We don’t need to get into those specific debates here. But there’s no a priori reason to believe that we in the United States have figured out the optimal size of government, where the government does everything it can do better than the private sector and vice-versa. (In fact, people on both sides of the argument would argue vociferously that we are not at that optimum.) It’s possible that Denmark is at a more efficient point than we are. And so there’s no a priori reason to assume that there is any tradeoff between the United States and Denmark. Maybe their system is just better than ours, across the board; maybe ours is just better than theirs, across the board (and maybe their positive results are due to other factors, like oil reserves, cultural homogeneity, and lower defense spending).

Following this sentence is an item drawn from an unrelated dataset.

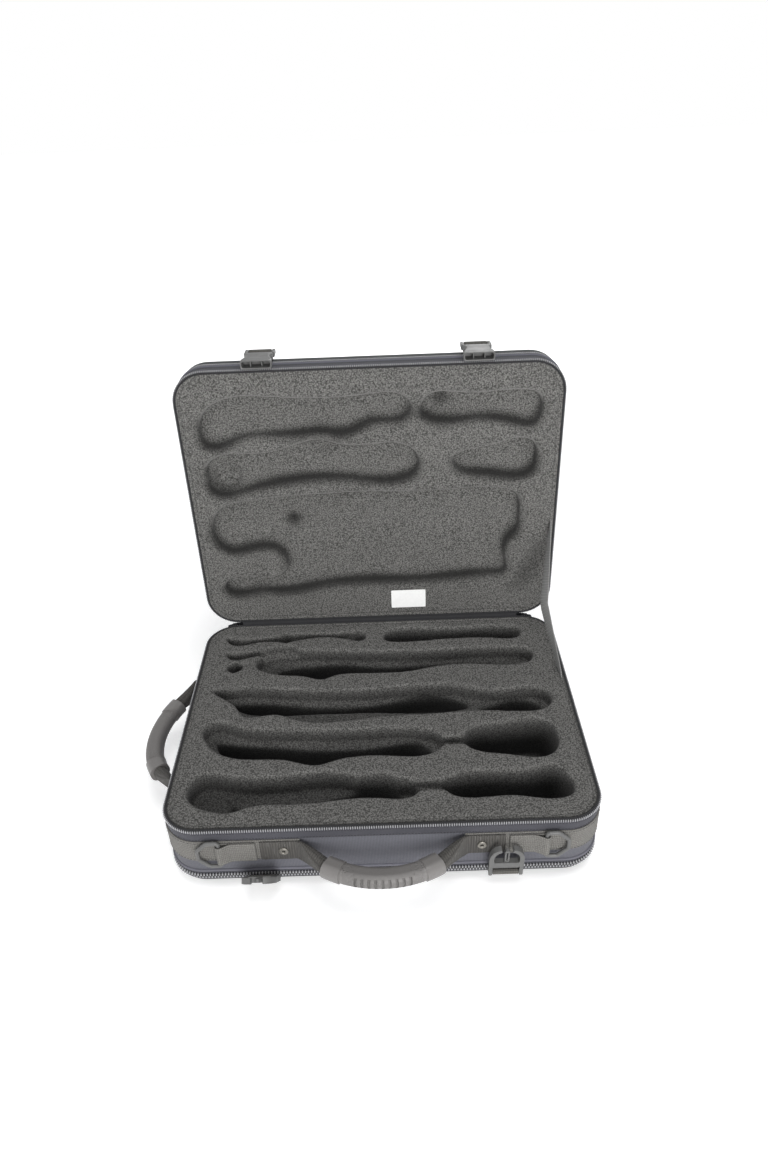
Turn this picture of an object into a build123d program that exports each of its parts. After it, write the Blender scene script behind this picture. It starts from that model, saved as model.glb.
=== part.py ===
from build123d import *
import os
from math import asin, cos, degrees, radians, sin

# Oboe case, soft-covered, with a zip lid and moulded plush inserts, shown with its lid open.
# Millimetres. X runs across the front to the right, Y from front to back, Z up.
# The origin is the middle of the face that the case lies on.

# Case body, outside
CASE_L = 420.0
CASE_W = 320.0
BASE_H = 82.0
LID_H = 49.0
CORNER_R = 35.0
BASE_EDGE_R = 16.0
LID_EDGE_R = 12.0

# Walls, from the outside in
SKIN_T = 1.5
SHELL_T = 3.0
LINING_GAP = 1.6
RIM_GAP = 0.6
SEAT = 0.3
BINDING_H = 1.5
BINDING_R = 0.6

# Lid hinge, a fabric tape at the back
LID_OPEN = 91.4
HINGE_BACK = 2.4
HINGE_FROM_END = 39.0
TAPE_T = 0.8
TAPE_H = 14.0
TAPE_BEND_R = 3.2

# Main zipper, one half on each rim
COIL_H = 3.6
COIL_PROUD = 1.6
COIL_EDGE = 1.0
ZIP_TAPE_PROUD = 0.5
ZIP_TAPE_H = 14.5
ZIP_END_FROM_END = 34.0

# Pocket zippers, below the base and on the lid
PANEL_SEAM_Z = 11.0
LOWER_ZIP_H = 12.0
LOWER_COIL_H = 6.4
LOWER_COIL_PROUD = 2.0
LOWER_COIL_EDGE = 1.5
LID_SEAM_Z = 28.5
LID_ZIP_H = 6.5
LID_COIL_H = 3.6
LID_COIL_PROUD = 1.4

# Piping cords
PIPING_H = 3.0
PIPING_PROUD = 1.4
PIPING_EDGE = 1.2

# Belt of webbing round the base
BELT_BELOW_RIM = 28.5
BELT_H = 27.0
BELT_T = 1.6
OVERLAY_T = 1.4
OVERLAY_H = 25.0

# Handles, one at the front and one on the left side
HANDLE_HALF = 78.0
HANDLE_DEPTH = 38.0
HANDLE_AXIS_OUT = 1.6
HANDLE_ABOVE_BELT = 1.5
FRONT_TILT = 6.0
SIDE_TILT = -12.0
SIDE_Y = -2.0
GRIP_HALF = 52.0
GRIP_SAG = 15.5
GRIP_W = 19.0
GRIP_H = 15.0
GRIP_ROUND = 6.4
COLLAR_GROW = 1.0
COLLAR_L = 17.0
RIB_COUNT = 9
RIB_PITCH = 5.8
RIB_SLOT = 2.6
RIB_DEPTH = 2.6
STRAP_TUBE_R = 7.4
BEND_OUT = 6.0
BEND_T = 6.5
BEND_H = 20.0
FLAT_L = 38.0
RIVET_IN = 16.0
RIVET_R = 4.6
RIVET_H = 1.7
RIVET_EYE_R = 1.5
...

If we had higher taxes, bigger government, and more redistribution, we might have slower economic growth. But we might not.
(PS: David, high domestic taxes may lead Denmark’s best soccer players to play in other countries, but that doesn’t affect their chances of winning the World Cup, because they remain Danish for soccer purposes even if they play in England or Spain. Almost all the top Brazilians, for example, play in Europe, but they still play for Brazil in international competitions. In fact, Denmark won the 1992 European Championship, although they did only sneak into the competition because Yugoslavia was excluded.)
Update: Marton points out that Danish players play in other countries not because of lower marginal tax rates, but because the clubs there have bigger fan bases and therefore can pay much higher gross salaries. In either case, they still play for the Danish national team–and the experience of playing in other countries with better leagues probably makes them better players.